Almine Rech a le plaisir de présenter Quasi nocturne, la cinquième exposition personnelle de John M Armleder à la galerie, du 24 septembre au 23 novembre 2024.

Quasi nocturne, la cinquième exposition de John M. Armleder chez Almine Rech, présente un nouvel ensemble de « Pour paintings » (peintures coulées) accompagné d'une « Furniture sculpture », une « Puddle painting » (peinture flaque) et une mosaïque de verre. Invitant les rapprochements (et la réflexion) qui transcendent la matérialité, le style et les modes de production, l'exposition est une continuation de la recherche de l'artiste à brouiller les catégories (qu'est-ce qui fait d'une œuvre une peinture plutôt qu'une sculpture ?) et les distinctions (quelle différence fait-on entre les beaux-arts et la décoration ?).

Au cœur de l'exposition se trouve une douzaine de « Pour paintings » récentes de taille moyenne. Présentant une fluidité et des coulures colorées qui se chevauchent et se mélangent directement sur la toile, ces peintures illustrent comment Armleder s’intéresse à remettre en question l'intention de l'auteur par des actes de sérendipité. Évitant le pinceau (cette extension de la « main de l'artiste »), il encourage plutôt les matériaux liquides et visqueux à faire à leur guise sur la surface de la toile – goutter, éclabousser, se mélanger, repousser, se figer, absorber, etc. Si le procédé rappelle la technique « soak-stain » d'Helen Frankenthaler, l'approche d'Armleder est délibérément moins contrôlée. Des coulées plus épaisses donnent des compositions plus dynamiques caractérisées par des couleurs qui jurent et des textures rugueuses et irrégulières. Contrairement aux tâches de Frankenthaler, la peinture opaque d'Armleder (à laquelle il mêle souvent d'autres matières, comme des paillettes) s'accumule pour former des sortes de strates. Au lieu de créer une illusion de paysage (ou une allusion à celui-ci), les « Pour paintings » sont elles-mêmes topographiques et haptiques, chacune un environnement microcosmique qui demande à être visuellement parcouru et exploré.
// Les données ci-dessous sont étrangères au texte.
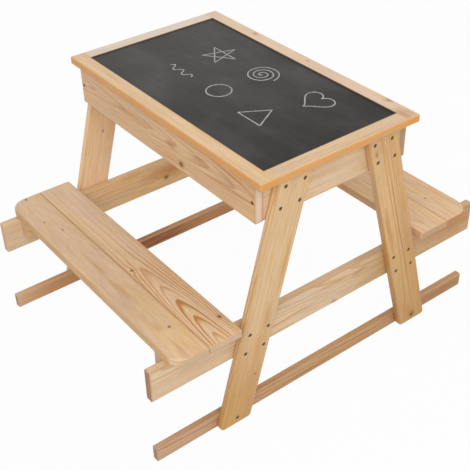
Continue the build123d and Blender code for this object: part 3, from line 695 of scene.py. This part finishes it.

Capri, 2008, une « Puddle painting » dont la surface est incrustée de coquillages, d'étoiles de mer et de sable, évoque un lien entre l'abstraction et le paysage côtier qui environne la galerie.

Changeant le cadre de référence, du paysage à la décoration d'intérieur, Photomap (furniture sculpture), 2019, présente deux abstractions géométriques étroitement contrôlées suspendues au-dessus d'un placard Barber Osgerby avec miroir. Si les compositions minimalistes, qui présentent des carrés argent à chaque coin de la toile autrement vierge et des meubles impeccablement modernes, semblent s'allier à perfection au décor de la galerie cube blanc illuminé par une verrière, cette « Furniture sculpture » offre aussi un contraste esthétique flagrant face aux couleurs et à la liberté qui émanent des peintures « Puddle » et « Pour ». Cependant, le reflet de ces peintures dans les surfaces immaculées des miroirs de Photomap (furniture sculpture) fait qu'il est impossible de bien différencier ces œuvres dans le contexte de l'exposition. Soulignant les liens au sein du travail de l'artiste, Quasi nocturne invite le spectateur à prendre diverses perspectives afin de percevoir plus de similarités que de différences. À travers l'ensemble de l'exposition, des reflets et des réflexions, ainsi que des filtres colorés – comme avec la mosaïque de verre transparente, Dense clouds, 2024 – démontrent qu'il y a de multiples points de vue et manières d'aborder les œuvres exposées, aussi bien individuellement que globalement.